CAIRO, (Reuters) – Hosni Mubarak, the Egyptian president overthrown in 2011 and the first leader to face trial after the Arab Spring uprisings that swept the region, was freed on Friday after six years in detention, his lawyer said.
The 88-year-old was cleared of the final murder charges against him this month, after facing trial in a litany of cases ranging from corruption to the killing of protesters whose 18-day revolt stunned the world and ended his 30-year rule.
“Yes, he is now in his home in Heliopolis,” Mubarak’s lawyer, Farid El Deeb told Reuters when asked if Mubarak had left Maadi Military hospital in southern Cairo where he had been detained. Heliopolis is an upscale neighbourhood where the main presidential palace from which Mubarak once governed is located.
Mubarak was initially arrested in April 2011, two months after leaving office, and has since been held in prison and in military hospitals under heavy guard.
Many Egyptians who lived through his presidency view it as a period of stagnation, autocracy and crony capitalism. Arabs watched enraptured when the first images of the former air force commander, Egypt’s modern-day Pharaoh, were beamed live on television, showing him bed-bound in his courtroom cage.
The overthrow of Mubarak, one of a series of military men to rule Egypt since the 1952 abolition of the monarchy, embodied the hopes of the Arab Spring uprisings that shook autocrats from Tunisia to the Gulf and briefly raised hopes of a new era of democracy and social justice.
His release takes that journey full circle, marking what his critics say is the return of the old order to Egypt, where authorities have crushed Mubarak’s enemies in the Muslim Brotherhood, killing hundreds and jailing thousands, while his allies regain influence.
Another military man, Abdel Fattah al-Sisi, stepped into Mubarak’s shoes in 2013 when he overthrew Mohamed Mursi, the Brotherhood official who won Egypt’s first free election after the uprising.
A year later, Sisi won a presidential election in which the Brotherhood, now banned, could not participate.
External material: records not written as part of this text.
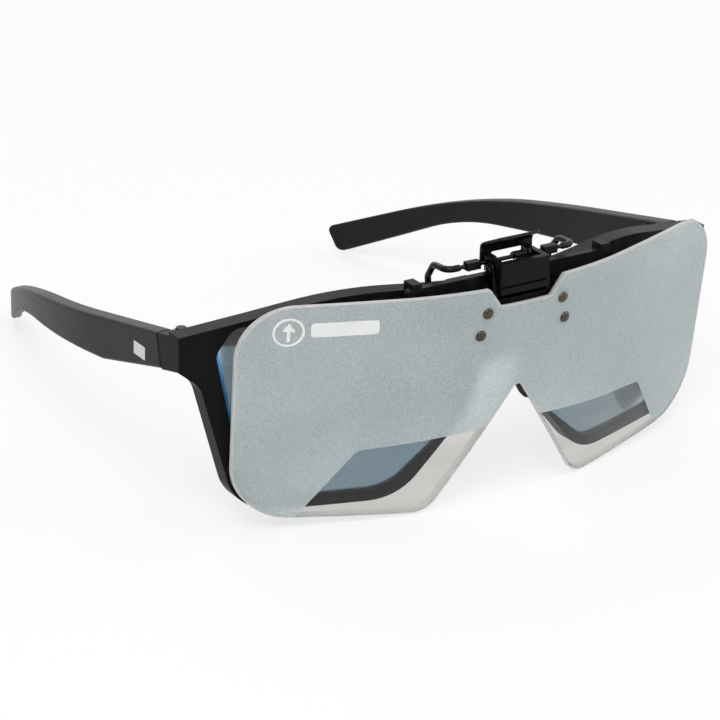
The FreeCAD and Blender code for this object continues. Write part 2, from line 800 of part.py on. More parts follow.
def front_pads():
    for side_name, side in SIDES:
        pad_block = side_box(f"pad_block_{side_name}", side, (dim("pad_inner"), dim("pad_outer")),
                             (BAR_BACK, add(BAR_BACK, dim("pad_thickness"))),
                             ("0 - dim.jaw_plate_drop", less(dim("bar_top"), dim("pad_top_gap"))))
        node(f"front_pad_{side_name}", group(f"pad_group_{side_name}", pad_block))


# ---------------------------------------------------------------- rear jaw

def tangent_path(points, radius):
    """Wire of straight runs joined by tangent arcs."""
    edges = []
    start = points[0]
    for before, corner, after in zip(points, points[1:], points[2:]):
        towards = (before - corner).normalize()
        away = (after - corner).normalize()
        half_angle = towards.getAngle(away) / 2
        reach = radius / math.tan(half_angle)
        bisector = (towards + away).normalize()
        centre = corner + bisector * (radius / math.sin(half_angle))
        middle = centre - bisector * radius
        first = corner + towards * reach
        last = corner + away * reach
        edges.append(Part.LineSegment(start, first).toShape())
        edges.append(Part.Arc(first, middle, last).toShape())
        start = last
    edges.append(Part.LineSegment(start, points[-1]).toShape())
    return Part.Wire(edges)


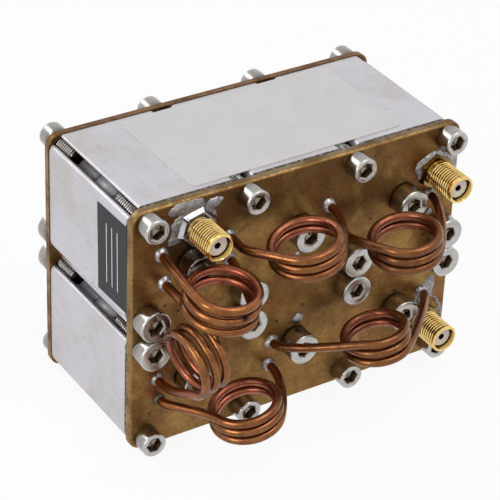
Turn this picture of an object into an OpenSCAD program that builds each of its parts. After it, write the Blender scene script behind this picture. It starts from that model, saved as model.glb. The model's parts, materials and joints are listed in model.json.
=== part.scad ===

The liberal and leftist opposition, at the forefront of the 2011 protests in Cairo’s Tahrir Square, is under pressure and in disarray.
Years of political tumult and worsening security have hit the economy, just as Mubarak always warned. Egyptians complain of empty pockets and rumbling bellies as inflation exceeds 30 percent and the government tightens its belt in return for loans from the International Monetary Fund.